If I have withheld the poor from their desire, or have caused the eyes of the widow to fail;
Or have eaten my morsel myself alone, and the fatherless hath not eaten thereof;
(For from my youth he was brought up with me, as with a father, and I have guided her from my mother's womb;)
If I have seen any perish for want of clothing, or any poor without covering;
If his loins have not blessed me, and if he were not warmed with the fleece of my sheep;
If I have lifted up my hand against the fatherless, when I saw my help in the gate:
Then let mine arm fall from my shoulder blade, and mine arm be broken from the bone.
For destruction from God was a terror to me, and by reason of his highness I could not endure.

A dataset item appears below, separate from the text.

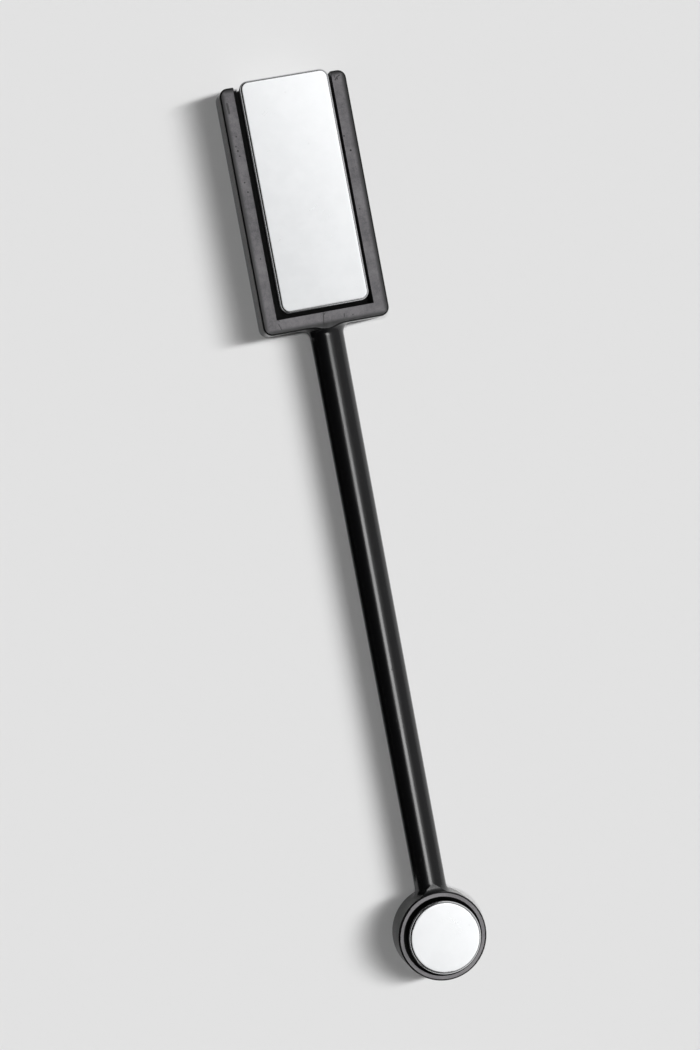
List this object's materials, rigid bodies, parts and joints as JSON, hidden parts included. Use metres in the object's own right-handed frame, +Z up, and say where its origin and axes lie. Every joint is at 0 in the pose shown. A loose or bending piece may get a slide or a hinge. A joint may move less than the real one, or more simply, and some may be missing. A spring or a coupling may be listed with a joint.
{
  "type": "magnetic wand",
  "caption": "Double-ended magnetic wand: black plastic rod with a block magnet in an open-ended tray and a disc magnet in a round cup, used to draw patterns in magnetic nail varnish.",
  "frame": {"origin": "middle of the footprint, on the surface that the wand's back lies on", "axes": "+Y along the rod towards the block magnet, +Z up and out of both magnets' faces, +X across the wand"},
  "size_m": [0.017, 0.1216, 0.0063],
  "materials": {
    "black_plastic": "satin injection-moulded black plastic, slightly mottled on the flat rims",
    "nickel_plate": "bright nickel plating with fine satin grain and tumbled edges"
  },
  "bodies": {
    "root": {"handle_moulding": "black_plastic", "bar_magnet": "nickel_plate", "disc_magnet": "nickel_plate"}
  },
  "joints": []
}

If I have made gold my hope, or have said to the fine gold, Thou art my confidence;
If I rejoiced because my wealth was great, and because mine hand had gotten much;
If I beheld the sun when it shined, or the moon walking in brightness;
And my heart hath been secretly enticed, or my mouth hath kissed my hand:
This also were an iniquity to be punished by the judge: for I should have denied the God that is above.

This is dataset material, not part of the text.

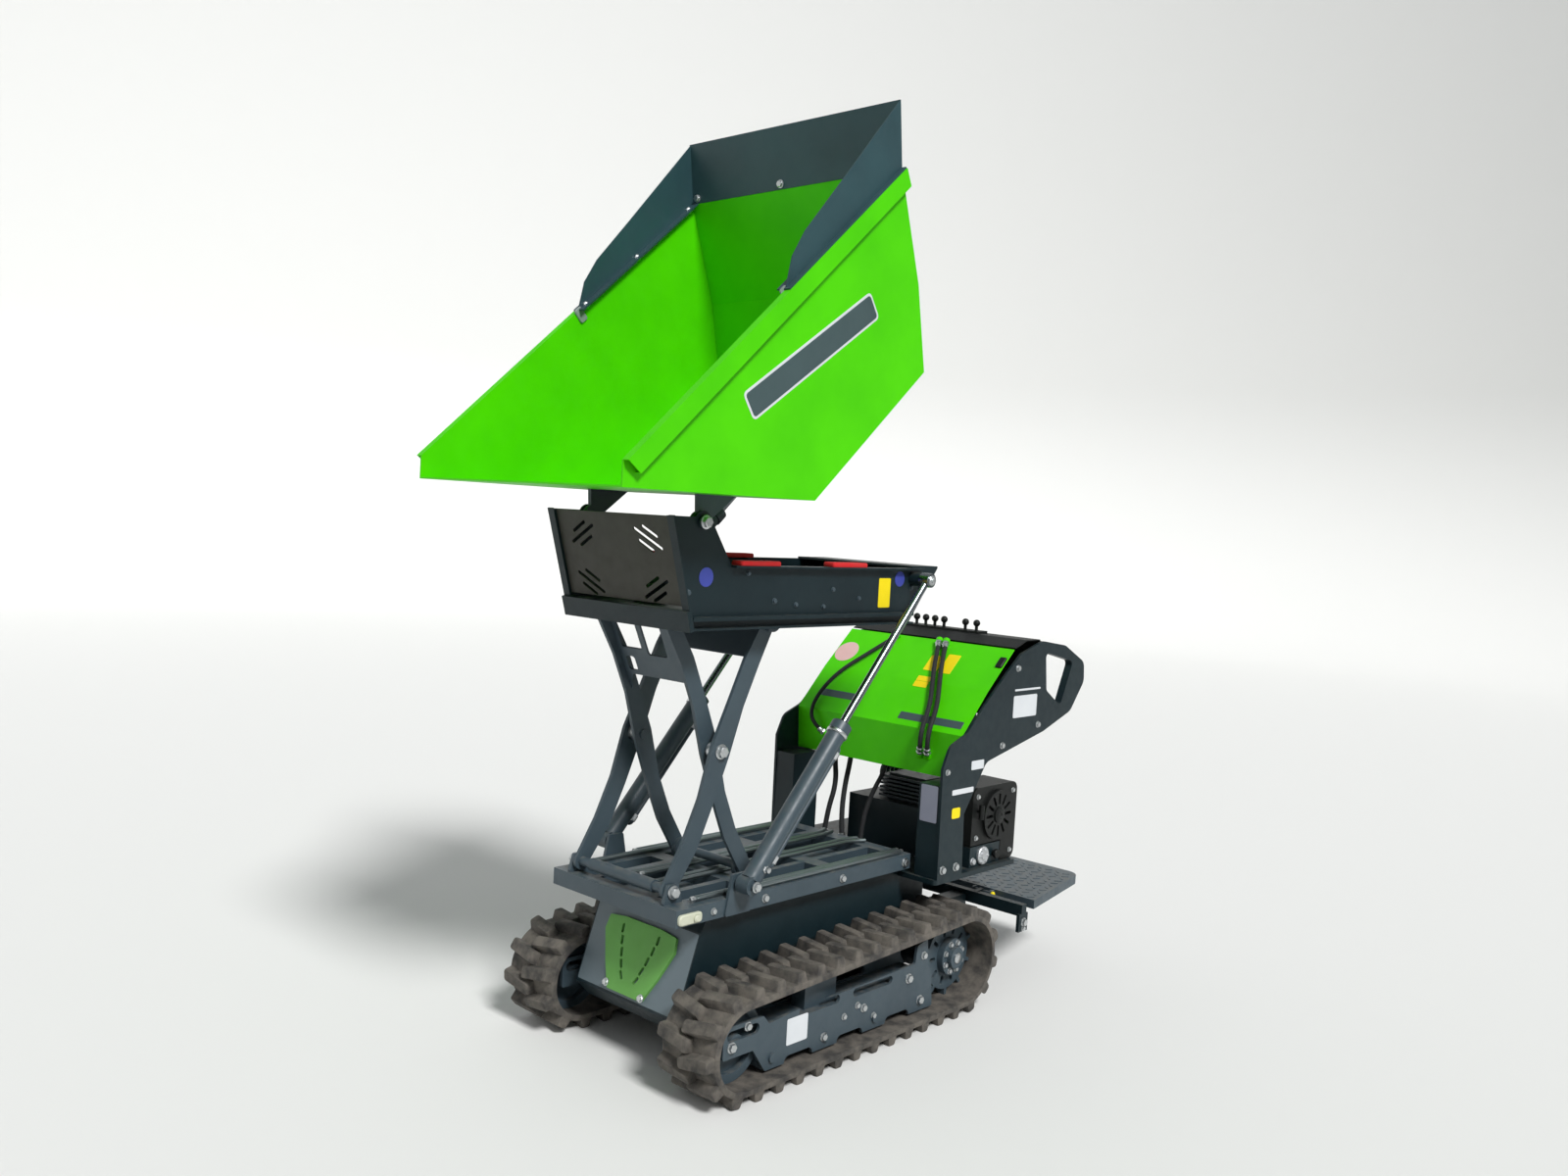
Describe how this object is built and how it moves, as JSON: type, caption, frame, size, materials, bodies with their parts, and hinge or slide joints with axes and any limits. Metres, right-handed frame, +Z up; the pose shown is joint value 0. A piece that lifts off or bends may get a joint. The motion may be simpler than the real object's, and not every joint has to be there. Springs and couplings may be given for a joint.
{
  "type": "tracked site dumper with scissor-lift skip",
  "caption": "Walk-behind rubber-tracked site dumper: green high-tip skip on a scissor lift with twin rams, operator console with grab handles and a folding platform behind.",
  "frame": {"origin": "on the ground, on the centre line, halfway along the machine as it stands", "axes": "+X to the machine's left, +Y to its rear where the operator stands, +Z up"},
  "size_m": [0.782, 2.092, 2.407],
  "materials": {
    "green_paint": "gloss lime green paint",
    "grey_paint": "satin dark blue-grey paint",
    "black_paint": "satin near-black paint",
    "rubber": "dusty moulded rubber",
    "red_rubber": "red moulded rubber",
    "hose_rubber": "black hydraulic hose",
    "chrome": "hard chrome, ground",
    "cast_aluminium": "die-cast, as cast",
    "black_plastic": "moulded black"
  },
  "bodies": {
    "root": {"chassis": "grey_paint", "deck_frame": "grey_paint", "track_left": "rubber", "track_right": "rubber", "sprocket_left": "grey_paint", "sprocket_right": "grey_paint", "idler_left": "grey_paint", "idler_right": "grey_paint", "rollers_left": "grey_paint", "rollers_right": "grey_paint", "track_frame_left": "grey_paint", "track_frame_right": "grey_paint", "console_base": "grey_paint", "console_side_left": "grey_paint", "console_side_right": "grey_paint", "hood": "green_paint", "console_top": "black_plastic", "console_shelf": "grey_paint", "fuel_tank": "black_plastic", "engine_block": "cast_aluminium", "engine_shroud": "black_plastic", "platform_bracket": "grey_paint", "tow_hitch": "grey_paint", "belly_guard": "green_paint", "control_levers": "black_plastic", "hose_hood_far": "hose_rubber", "hose_hood_a": "hose_rubber", "hose_hood_b": "hose_rubber", "hose_down_a": "hose_rubber", "hose_down_b": "hose_rubber", "hose_down_c": "hose_rubber"},
    "arm_a": {"scissor_arm_a": "grey_paint"},
    "arm_b": {"scissor_arm_b": "grey_paint"},
    "tray": {"tray_frame": "grey_paint", "front_panel": "grey_paint", "rest_pads": "red_rubber"},
    "lift_barrel_left": {"lift_barrel_left": "grey_paint"},
    "lift_rod_left": {"lift_rod_left": "chrome"},
    "lift_barrel_right": {"lift_barrel_right": "grey_paint"},
    "lift_rod_right": {"lift_rod_right": "chrome"},
    "skip": {"skip_shell": "green_paint", "skip_rim": "green_paint", "skip_extension": "black_paint", "skip_hinge": "grey_paint"},
    "tip_barrel": {"tip_barrel": "grey_paint"},
    "tip_rod": {"tip_rod": "chrome"},
    "platform": {"platform": "grey_paint"}
  },
  "joints": [
    {"name": "lift", "type": "hinge", "parent": "root", "child": "arm_a", "pos_m": [0, -0.665, 0.4743], "axis": [1, 0, 0], "range_deg": [-58.9, 0]},
    {"name": "arm_cross", "type": "hinge", "parent": "arm_a", "child": "arm_b", "pos_m": [0, -0.51509, 0.79433], "axis": [1, 0, 0], "range_deg": [0, 117.8]},
    {"name": "tray_level", "type": "hinge", "parent": "arm_b", "child": "tray", "pos_m": [0, -0.665, 1.11436], "axis": [1, 0, 0], "range_deg": [-58.9, 0]},
    {"name": "lift_cylinder_left", "type": "hinge", "parent": "root", "child": "lift_barrel_left", "pos_m": [0.265, -0.495, 0.483], "axis": [1, 0, 0], "range_deg": [-33.67, 0]},
    {"name": "lift_rod_slide_left", "type": "slide", "parent": "lift_barrel_left", "child": "lift_rod_left", "axis": [0, 0.6591, 0.752], "range_m": [-0.31341, 0]},
    {"name": "lift_cylinder_right", "type": "hinge", "parent": "root", "child": "lift_barrel_right", "pos_m": [-0.265, -0.495, 0.483], "axis": [1, 0, 0], "range_deg": [-33.67, 0]},
    {"name": "lift_rod_slide_right", "type": "slide", "parent": "lift_barrel_right", "child": "lift_rod_right", "axis": [0, 0.6591, 0.752], "range_m": [-0.31341, 0]},
    {"name": "skip_tip", "type": "hinge", "parent": "tray", "child": "skip", "pos_m": [0, -0.66, 1.35466], "axis": [1, 0, 0], "range_deg": [-41.5, 26]},
    {"name": "tip_cylinder", "type": "hinge", "parent": "tray", "child": "tip_barrel", "pos_m": [0, -0.62, 1.18166], "axis": [1, 0, 0], "range_deg": [-32.38, 20.29]},
    {"name": "tip_rod_slide", "type": "slide", "parent": "tip_barrel", "child": "tip_rod", "axis": [0, 0.7395, 0.6731], "range_m": [-0.11277, 0.07084]},
    {"name": "platform_fold", "type": "hinge", "parent": "root", "child": "platform", "pos_m": [0, 0.635, 0.253], "axis": [1, 0, 0], "range_deg": [0, 85]}
  ],
  "couplings": [
    {"joint": "arm_cross", "follows": "lift", "ratio": -2},
    {"joint": "tray_level", "follows": "lift", "ratio": 1},
    {"joint": "lift_cylinder_left", "follows": "lift", "ratio": 0.57148},
    {"joint": "lift_rod_slide_left", "follows": "lift", "m_per_rad": 0.30439},
    {"joint": "lift_cylinder_right", "follows": "lift", "ratio": 0.57148},
    {"joint": "lift_rod_slide_right", "follows": "lift", "m_per_rad": 0.30439},
    {"joint": "tip_cylinder", "follows": "skip_tip", "ratio": 0.78},
    {"joint": "tip_rod_slide", "follows": "skip_tip", "m_per_rad": 0.155}
  ]
}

If I rejoiced at the destruction of him that hated me, or lifted up myself when evil found him:
Neither have I suffered my mouth to sin by wishing a curse to his soul.
If the men of my tabernacle said not, Oh that we had of his flesh! we cannot be satisfied.
The stranger did not lodge in the street: but I opened my doors to the traveller.
If I covered my transgressions as Adam, by hiding mine iniquity in my bosom:
Did I fear a great multitude, or did the contempt of families terrify me, that I kept silence, and went not out of the door?
Oh that one would hear me! behold, my desire is, that the Almighty would answer me, and that mine adversary had written a book.
Surely I would take it upon my shoulder, and bind it as a crown to me.
I would declare unto him the number of my steps; as a prince would I go near unto him.
If my land cry against me, or that the furrows likewise thereof complain;
If I have eaten the fruits thereof without money, or have caused the owners thereof to lose their life:
Let thistles grow instead of wheat, and cockle instead of barley. The words of Job are ended.